Ketika izin hanya bisa dimiliki oleh mereka yang punya modal besar, sementara rakyat kecil tidak punya akses untuk mengurusnya, maka hukum telah gagal menjadi alat pemerataan.
Rakyat yang menambang secara turun-temurun adalah bagian dari sejarah ekonomi bangsa. Mereka tidak mencuci uang; mereka mencuci lumpur dan batu demi bertahan hidup.
Mereka bukan pelaku kejahatan finansial, tapi korban dari sistem perizinan yang menutup ruang hidup rakyat kecil.

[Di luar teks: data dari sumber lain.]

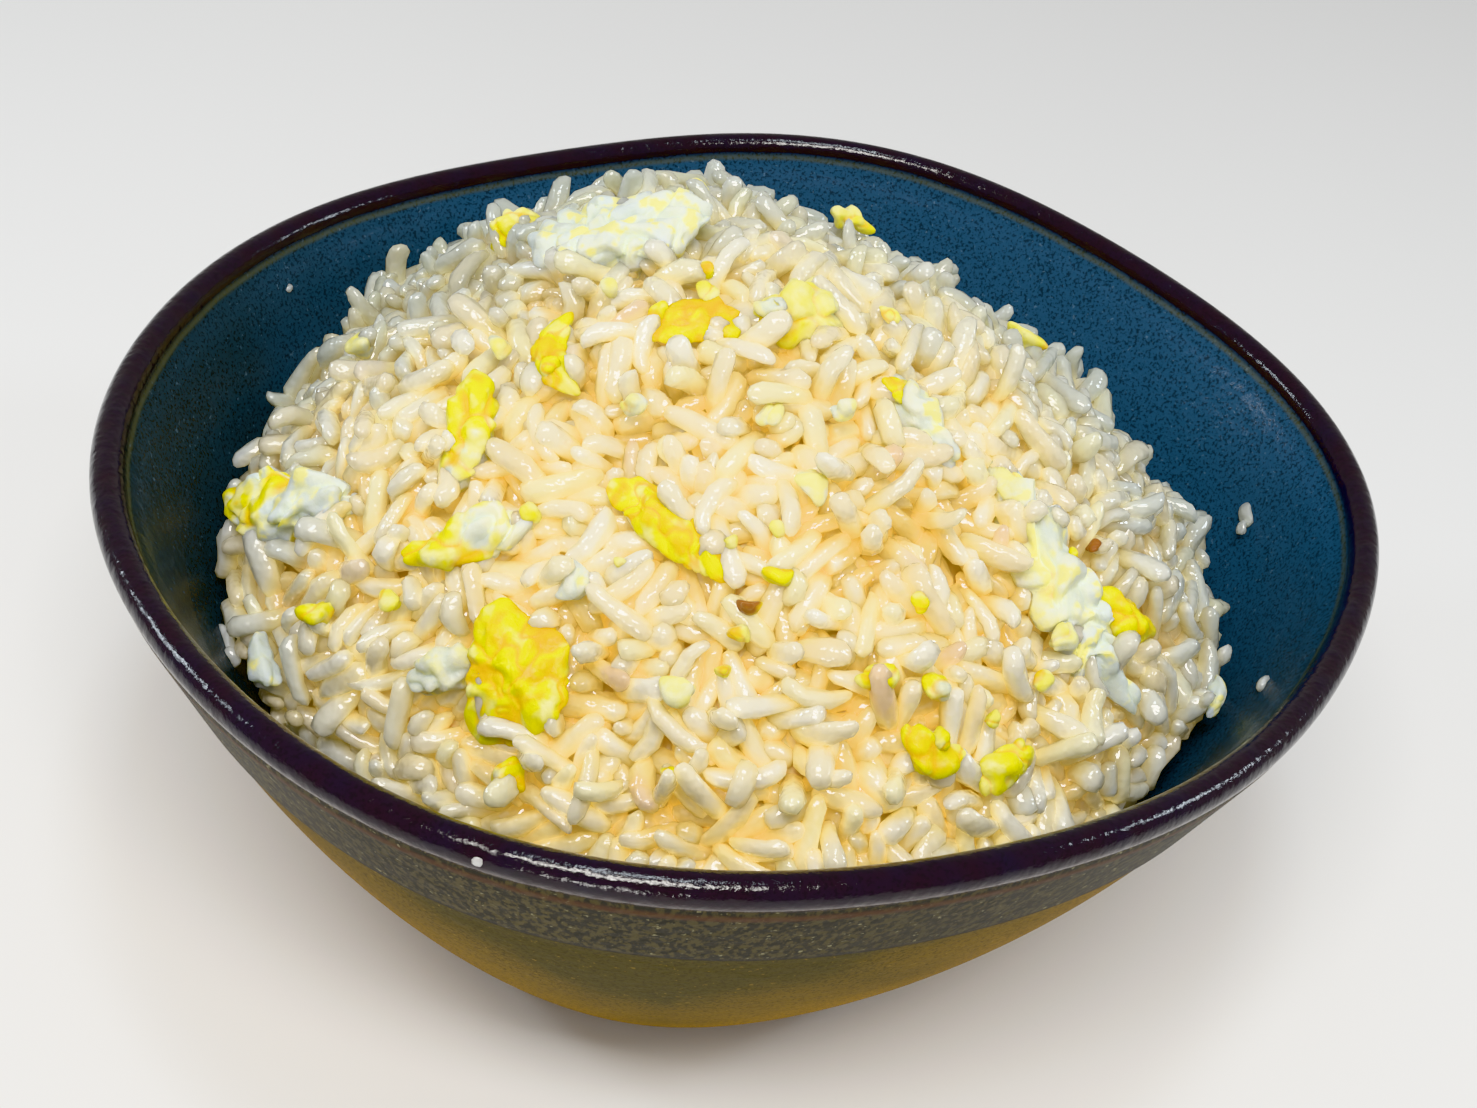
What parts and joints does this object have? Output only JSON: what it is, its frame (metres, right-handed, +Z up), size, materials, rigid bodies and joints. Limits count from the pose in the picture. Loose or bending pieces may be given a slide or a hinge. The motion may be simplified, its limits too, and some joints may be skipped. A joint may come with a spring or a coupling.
{
  "type": "bowl of egg fried rice",
  "caption": "Egg fried rice heaped high in a dark glazed stoneware bowl with an uneven, hand-thrown round rim.",
  "frame": {"origin": "on the surface the bowl stands on, under the middle of the rim's outline", "axes": "+Z up, +X to the right and -Y towards the viewer as the dish is served"},
  "size_m": [0.1588, 0.1592, 0.0909],
  "materials": {
    "glaze": "gloss",
    "rice": "satin",
    "egg_white": "satin",
    "egg_pale": "satin",
    "egg_yellow": "satin",
    "egg_yolk": "satin"
  },
  "bodies": {
    "root": {"bowl": "glaze", "rice": "rice", "egg_white_crown": "egg_white", "egg_yolk_front": "egg_yolk", "egg_yolk_middle": "egg_yellow", "egg_sheet_right": "egg_white", "egg_curd_left": "egg_pale", "egg_strip_left": "egg_pale", "egg_twist_left": "egg_yellow", "egg_fold_back": "egg_yolk", "egg_crescent": "egg_yellow", "egg_curd_back": "egg_pale", "egg_sliver_right": "egg_white", "egg_white_front": "egg_white", "egg_curd_low_right": "egg_yellow", "egg_curd_edge_right": "egg_pale", "egg_lump_right": "egg_yellow", "egg_curd_crest": "egg_yellow"}
  },
  "joints": []
}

Menuju Reformasi Tambang Rakyat
Sudah saatnya paradigma hukum berubah. Negara perlu :
- Melebarkan wilayah tambang rakyat (WPR) dengan peta geologi yang berpihak pada masyarakat lokal.
- Membentuk sistem izin sederhana berbasis komunitas, bukan korporasi.
- Memberikan pendampingan dan edukasi agar tambang rakyat bisa bertransformasi menjadi tambang berkelanjutan.
- Menghapus kriminalisasi atas dasar nilai ekonomi hasil tambang.
- Menindak tegas korporasi yang memonopoli wilayah rakyat dan memanipulasi izin untuk menekan masyarakat sekitar.
Paradoks hukum tambang tidak boleh terus berlanjut.
Rakyat yang menggali tanahnya sendiri, bekerja dengan tangan dan keringatnya sendiri, tidak boleh terus dianggap kriminal.
Selama negara lebih cepat menghukum rakyat daripada mengesahkan haknya, selama itu pula hukum bukan alat keadilan, melainkan alat kekuasaan.
Sudah waktunya pemerintah, aparat, dan penegak hukum menepati makna kalimat Presiden Prabowo:
“Apabila rakyat yang menambang, LEGAL-kan.”
Bukan hanya diucapkan, tetapi diwujudkan sebagai kebijakan hukum yang nyata — agar rakyat tidak lagi dihukum karena kaya di tanahnya sendiri.